While the earliest incarnations generally depicts Sentinel Prime as a heroic leader whose death paves the way for Optimus Prime's ascension as Autobot commander, works published from the 2000s onward increasingly portray him as an authoritarian and morally ambiguous figure. This evolution culminated in 2011 with the release of Transformers: Dark of the Moon, the third installment in Michael Bay's live-action film series, in which Sentinel Prime was, for the first time, portrayed as the primary antagonist after betraying the Autobots in an attempt to restore Cybertron at the expense of Earth and humanity.

==History==
The first depiction of an Autobot leader predating Optimus Prime appeared in 1986, in the fourth episode of the third season of the original Transformers animated series, Five Faces of Darkness: Part 4. During flashback sequences recounting the history of Cybertron, the episode features a blue-and-gold robot. Although the character is neither named on screen nor given any dialogue, he is identified in the production script as "U-Haul Robot", a designation likely inspired by his alternate mode, which resembles to the relocation trucks of the American company of the same name. Two years later, in 1988, issue #65 of Marvel Comics' Transformers comic series introduced its own interpretation of Optimus Prime's predecessor. The character appears briefly in a single panel, depicted in yellow and orange as he passes the Matrix of Leadership (Note: The Matrix of Leadership is a mystical Autobot artefact that, according to Ron Friedman, is "the cybernetic, philosophical, physical and mystical core of Autobot leadership itself – the godhead".) to his successor. However, it was not until issue #150, published in 1990, that British writer Simon Furman gave the character the name Sentinel Prime. Furman later reintroduced Sentinel in 2003 in Dreamwave Productions' comic series The War Within, which he also wrote. As in the original animated series, Sentinel is killed by Megatron, allowing Optimus Prime to succeed him as leader of the Autobots. At the time, nothing indicated that the unnamed robot from the original animated series and the character introduced in Marvel's comics were intended to represent the same individual, even though both fulfilled the role of Optimus Prime's predecessor. However, as Sentinel Prime made increasingly frequent appearances in later Transformers media, supplementary publications retroactively established, beginning in 2010, that the character from the original animated series was also an incarnation of Sentinel Prime.

Sentinel Prime was reintroduced by Scottish writer Eric Holmes in the four-issue comic book miniseries Megatron Origin, published by IDW Publishing in 2006. The story explores the origins of Megatron, a former miner turned revolutionary on Cybertron, then ruled by a corrupt regime under Sentinel Prime's leadership.

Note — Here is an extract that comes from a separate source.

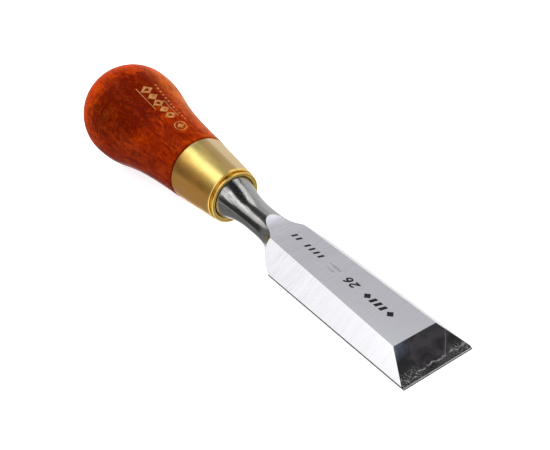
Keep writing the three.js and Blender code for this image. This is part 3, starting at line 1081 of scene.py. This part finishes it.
def add_floor():
    """A white floor that shows no reflection and isn't reflected: the dome's panels are."""
    corners = [(x * FLOOR_REACH, y * FLOOR_REACH, 0) for x, y in ((-1, -1), (1, -1), (1, 1), (-1, 1))]
    floor = add_piece("floor", corners, [(0, 1, 2, 3)])
    floor.location.z = cad_box[0][2] - FLOOR_DROP
    material = bpy.data.materials.new("floor_white")
    material.use_nodes = True
    shader = material.node_tree.nodes["Principled BSDF"]
    shader.inputs["Base Color"].default_value = (0.4, 0.4, 0.4, 1)
    shader.inputs["Roughness"].default_value = 0.9
    shader.inputs["Specular IOR Level"].default_value = 0.0
    shader.inputs["Emission Color"].default_value = (1, 1, 1, 1)
    shader.inputs["Emission Strength"].default_value = FLOOR_GLOW
    floor.data.materials.append(material)
    floor.visible_glossy = False


def add_reflection_dome():
    """A sphere round the tool that only reflections see."""
    work = bmesh.new()
    bmesh.ops.create_icosphere(work, subdivisions=4, radius=DOME_RADIUS)
    mesh = bpy.data.meshes.new("reflection_dome")
    work.to_mesh(mesh)
    work.free()
    dome = add_object("reflection_dome", mesh)
    material = bpy.data.materials.new("studio_panels")
    material.use_nodes = True
    tree = material.node_tree
    tree.nodes.clear()
    out = tree.nodes.new("ShaderNodeOutputMaterial")
    glow = tree.nodes.new("ShaderNodeEmission")
    tree.links.new(glow.outputs[0], out.inputs["Surface"])
    where = tree.nodes.new("ShaderNodeTexCoord")
    unit = tree.nodes.new("ShaderNodeVectorMath")
    unit.operation = "NORMALIZE"
    tree.links.new(where.outputs["Object"], unit.inputs[0])
    parts = tree.nodes.new("ShaderNodeSeparateXYZ")
    tree.links.new(unit.outputs[0], parts.inputs[0])

    def math_node(operation, *values):
        node = tree.nodes.new("ShaderNodeMath")
        node.operation = operation
        for socket, value in zip(node.inputs, values):
            if isinstance(value, (int, float)):
                socket.default_value = value
            else:
                tree.links.new(value, socket)
        return node.outputs[0]

    x, y, z = parts.outputs
    azimuth = math_node("MULTIPLY", math_node("ARCTAN2", x, math_node("MULTIPLY", y, -1)),
                        180 / math.pi)
    elevation = math_node("MULTIPLY", math_node("ARCSINE", z), 180 / math.pi)

    def inside(value, low, high, soft):
        """1 between low and high, with an edge as wide as soft."""
        middle = (low + high) / 2
        distance = math_node("ABSOLUTE", math_node("SUBTRACT", value, middle))
        node = tree.nodes.new("ShaderNodeMapRange")
        node.interpolation_type = "SMOOTHSTEP"
        tree.links.new(distance, node.inputs["Value"])
        half = (high - low) / 2
        node.inputs["From Min"].default_value = half - soft / 2
        node.inputs["From Max"].default_value = half + soft / 2
        node.inputs["To Min"].default_value = 1
        node.inputs["To Max"].default_value = 0
        return node.outputs["Result"]

    light = CEILING
    for _, az_low, az_high, el_low, el_high, soft, brightness in PANELS:
        mask = inside(elevation, el_low, el_high, soft)
        if az_high - az_low < FULL_TURN:
            mask = math_node("MULTIPLY", mask, inside(azimuth, az_low, az_high, soft))
        step = math_node("MULTIPLY", mask, math_node("SUBTRACT", brightness, light))
        light = math_node("ADD", light, step)
    tree.links.new(light, glow.inputs["Strength"])
    mesh.materials.append(material)
    dome.visible_camera = False
    dome.visible_diffuse = False
    dome.visible_shadow = False
    dome.visible_transmission = False
    dome.visible_volume_scatter = False


def add_soft_light(name, azimuth, elevation, distance, size, energy):
    """A square softbox that faces the tool, with its angles in degrees.

    Its reflection is left to the dome.
    """
    data = bpy.data.lights.new(name, "AREA")
    data.shape = "SQUARE"
    data.size = size
    data.energy = energy
    light = add_object(name, data)
    light.matrix_world = aimed(
        Vector((0, 0, 0)), math.radians(azimuth), math.radians(elevation), distance)
    light.visible_glossy = False


def add_studio():
    bpy.context.scene.view_settings.view_transform = "Standard"
    world = bpy.data.worlds.new("studio")
    bpy.context.scene.world = world
    world.use_nodes = True
    background = world.node_tree.nodes["Background"]
    background.inputs["Color"].default_value = (1, 1, 1, 1)
    background.inputs["Strength"].default_value = SKY_STRENGTH
    add_floor()
    add_reflection_dome()
    add_soft_light("key", -60, 48, 0.7, 0.5, 7)
    add_soft_light("back_fill", 160, 35, 0.8, 0.6, 9)


add_camera()
add_studio()
make_blade()
make_ferrule()
make_handle()
make_face_marks()
make_gold_print()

This marked the first portrayal of Sentinel Prime as an authoritarian and morally ambiguous ruler. The following year, in the animated series Transformers: Animated, Sentinel Prime was reimagined as an arrogant and conceited Autobot military officer, serving under the Autobot Supreme Commander Ultra Magnus while acting as Optimus Prime's rival. The character was voiced by Townsend Coleman. The series' writers had originally planned to use another character—most notably Rodimus Prime, who had briefly succeeded Optimus following his death in the 1986 animated film—as Optimus's rival. The producers ultimately chose Sentinel Prime instead, apparently because Hasbro did not want to associate Rodimus's heroic reputation with such an unlikeable character. In 2010, another incarnation of Sentinel Prime, more closely resembling the character's earlier portrayals, appeared in the video game Transformers: War for Cybertron. During the Decepticon campaign, he is killed by Megatron, allowing Optimus Prime to succeed him as leader of the Autobots. The character was voiced by Troy Baker. Within the game, however, he is referred to exclusively as Zeta Prime. This name was borrowed from IDW Publishing's Transformers comics, in which Zeta Prime is a separate character from Sentinel. The reasons why High Moon Studios adopted this name remain unknown, especially since the character's concept art identifies him as Sentinel Prime. To reconcile this inconsistency, later supplementary material retroactively established that the character's full name in this continuity is Sentinel Zeta Prime.

Sentinel Prime gained widespread recognition with the release of Michael Bay's Transformers: Dark of the Moon in 2011. The character was voiced by Leonard Nimoy, best known for portraying Spock in the Star Trek franchise. For the first time in the franchise, Sentinel Prime served as the story's primary antagonist. Initially introduced as Optimus Prime's predecessor and mentor, he is ultimately revealed to have forged an alliance with Megatron in an attempt to restore Cybertron, chiefly by exploiting Earth's resources and enslaving humanity. Although Sentinel Prime subsequently appeared in only a limited number of media within the franchise, he returned in the animated film Transformers One, where he is voiced by Jon Hamm. In the film, he is portrayed as an authoritarian leader who is ultimately revealed to be the story's main antagonist.